Before pursuing legal action, consider the practical realities of enforcement and collection. Winning a judgment against a partner who lacks assets or insurance provides little actual benefit while consuming significant time and resources.

Evaluate whether the dispute involves enough money to justify legal costs, whether the other party has sufficient assets to pay a judgment, and whether your business would benefit more from resolution than vindication.

The most successful entrepreneurs treat partnership disputes as business problems requiring business solutions, not personal grievances requiring legal retribution. Focus on protecting your future business interests rather than seeking punishment for past wrongs.

Conclusion

Social media partnerships offer tremendous opportunities for business growth, but only when built on solid legal foundations. The 73% failure rate isn't inevitable—it's the predictable result of inadequate preparation and poor documentation.

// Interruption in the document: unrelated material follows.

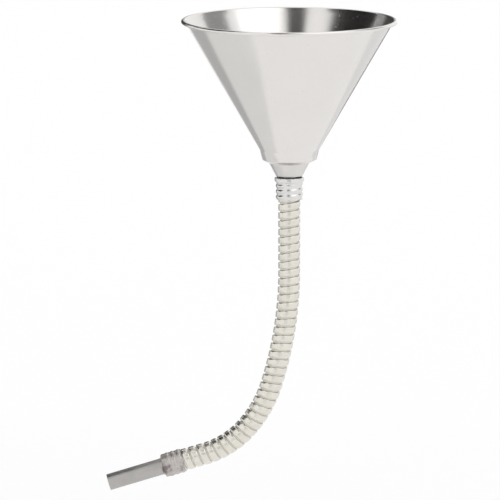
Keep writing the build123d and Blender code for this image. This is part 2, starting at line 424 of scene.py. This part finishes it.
FERRULE_SHEET = 0.5 * MM
LIP_HEIGHT = 3.0 * MM
FERRULE_RADIUS = 12.85 * MM
THREAD_DEPTH = 0.95 * MM
THREAD_PITCH = 5.4 * MM
THREAD_START = 1.4 * MM
THREAD_RUN_IN = 1.5 * MM
WAIST_TAPER = 1.2 * MM
WALL_START = 2.6 * MM
LIP_BENDS = [0.7 * MM, 0.5 * MM, 0.5 * MM]
FERRULE_SEGMENTS = 96

ferrule_low, ferrule_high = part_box("upper_ferrule")
lip_radius = ferrule_high.x - FERRULE_SHEET / 2
lip_top = ferrule_high.z - FERRULE_SHEET / 2
waist = lip_top - LIP_HEIGHT


def thread_depth(z, angle):
    """How far the wall is rolled in at a height, at an angle round the ferrule."""
    turn = (z / THREAD_PITCH - angle / (2 * math.pi)) * 2 * math.pi
    fade = min(1.0, max(0.0, (waist - THREAD_START - z) / THREAD_RUN_IN))
    return THREAD_DEPTH * fade * (0.5 + 0.5 * math.sin(turn))


def ferrule_line(angle, steps=64):
    """The ferrule's middle line in the upright plane at an angle."""
    top = folded([
        Vector((NECK_THROAT.x, lip_top)),
        Vector((lip_radius, lip_top)),
        Vector((lip_radius, waist)),
        Vector((FERRULE_RADIUS, waist - WAIST_TAPER)),
        Vector((FERRULE_RADIUS, waist - WALL_START)),
    ], LIP_BENDS)
    wall_end = Vector((FERRULE_RADIUS, ferrule_low.z + FERRULE_SHEET / 2))
    wall = evenly(top[-1], wall_end, steps) + [wall_end]
    return top[:-1] + [Vector((p.x - thread_depth(p.y, angle), p.y)) for p in wall]


ferrule_loops = []
for step in range(FERRULE_SEGMENTS):
    angle = 2 * math.pi * step / FERRULE_SEGMENTS
    section = sheet_section(ferrule_line(angle), FERRULE_SHEET)
    ferrule_loops.append([Vector((p.x * math.cos(angle), p.x * math.sin(angle), p.y)) for p in section])
upper_ferrule = skin(
    "threaded_ferrule", ferrule_loops, True, ferrule_plate, "funnel", ["upper_ferrule"]
)
print("upper ferrule faces:", len(upper_ferrule.data.polygons))

# %% [markdown]
# ## The hose
# The hose is one strip of steel, folded to a flat S and wound so that each turn hooks into the last. The
# turns slide and tilt in each other, and friction keeps them where they are put. The CAD model hinges it
# turn by turn, so here the strip is cut once a turn and each length rides on its own turn.
#
# Two things make the cuts vanish. The strip is wound along one smooth line through all the hinges, so
# the lengths meet exactly at rest. And each cut lies on its own hinge's axis, where nothing moves when
# the hinge turns: at the back for a hinge that bends the hose forwards, and at the side for one that
# bends it across.

# %% Strip finish
strip_steel = Finish("strip_steel", Metallic=1.0)
recess = strip_steel.node("ShaderNodeAttribute", {"attribute_name": "recess"}, None, "Fac")
strip_cloud = strip_steel.noise(strip_steel.place(), 110.0, detail=5.0)
strip_speck = strip_steel.mask(strip_steel.noise(strip_steel.place(), 900.0, detail=2.0), 0.60, 0.72)
clean_strip = strip_steel.blend(strip_cloud, (0.66, 0.63, 0.56, 1.0), (0.86, 0.84, 0.78, 1.0))
# Painted shade: the recess attribute blends the grooves between the turns towards one flat, duller colour and
# makes them rougher. This stands in for the shade that falls in them.
groove_shade = strip_steel.mask(recess + strip_cloud * 0.3 - 0.15, 0.15, 0.9)
strip_steel.feed(
    Base_Color=strip_steel.blend(groove_shade, clean_strip, (0.76, 0.73, 0.66, 1.0)),
    Roughness=0.20 + strip_cloud * 0.12 + strip_speck * 0.10 + groove_shade * 0.2,
)
strip_steel.bump(strip_cloud * 0.5 + strip_speck * 0.5, 0.12, 0.15 * MM)

# %% The line of the hose
joint_of = {joint["child"]: joint for joint in frame["joints"]}
hose_nodes = sorted(name for name in frame["nodes"] if name.startswith("hose_turn_"))
nodes_of_body = frame["record"]["behaviour"]["bodies"]
body_of_node = {node: body for body, nodes in nodes_of_body.items() for node in nodes}
tip_mount = next(m for m in frame["record"]["mounts"] if m["name"] == "tip_outside")
tip_direction = Vector(tip_mount["axis"])
ACROSS = Vector((0.0, 1.0, 0.0))
DOWN = Vector((0.0, 0.0, -1.0))

knots = [Vector(joint["pos_m"]) for joint in frame["joints"]]
pitch = (knots[1] - knots[0]).length
hidden_turns = [body_of_node[name] for name in hose_nodes].count("funnel")
knots = [knots[0] - DOWN * pitch * n for n in range(hidden_turns + 1, 0, -1)] + knots
knots += [knots[-1] + tip_direction * pitch * n for n in range(1, 5)]


def hose_line(place):
    """A point on the hose's smooth middle line, and the way down it. Whole places are the knots."""
    i = min(max(int(math.floor(place)), 1), len(knots) - 3)
    share = place - i
    before, start, end, after = knots[i - 1:i + 3]
    lean = ((end - before) / 2, (after - start) / 2)
    s2 = share * share
    s3 = s2 * share
    point = start * (2 * s3 - 3 * s2 + 1) + lean[0] * (s3 - 2 * s2 + share)
    point += end * (3 * s2 - 2 * s3) + lean[1] * (s3 - s2)
    way = start * (6 * s2 - 6 * share) + lean[0] * (3 * s2 - 4 * share + 1)
    way += end * (6 * share - 6 * s2) + lean[1] * (3 * s2 - 2 * share)
    return point, way.normalized()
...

Smart entrepreneurs invest in proper partnership agreements before problems arise, implement clear communication and dispute resolution procedures, and treat legal protection as essential business infrastructure rather than optional overhead.

The cost of prevention is always lower than the cost of cure. A $3,000 investment in comprehensive partnership documentation can prevent $50,000 in legal disputes and preserve valuable business relationships that drive long-term success.

Don't become another statistic in the partnership failure database. Take control of your collaborative relationships with proper legal planning, and build partnerships that thrive instead of merely survive.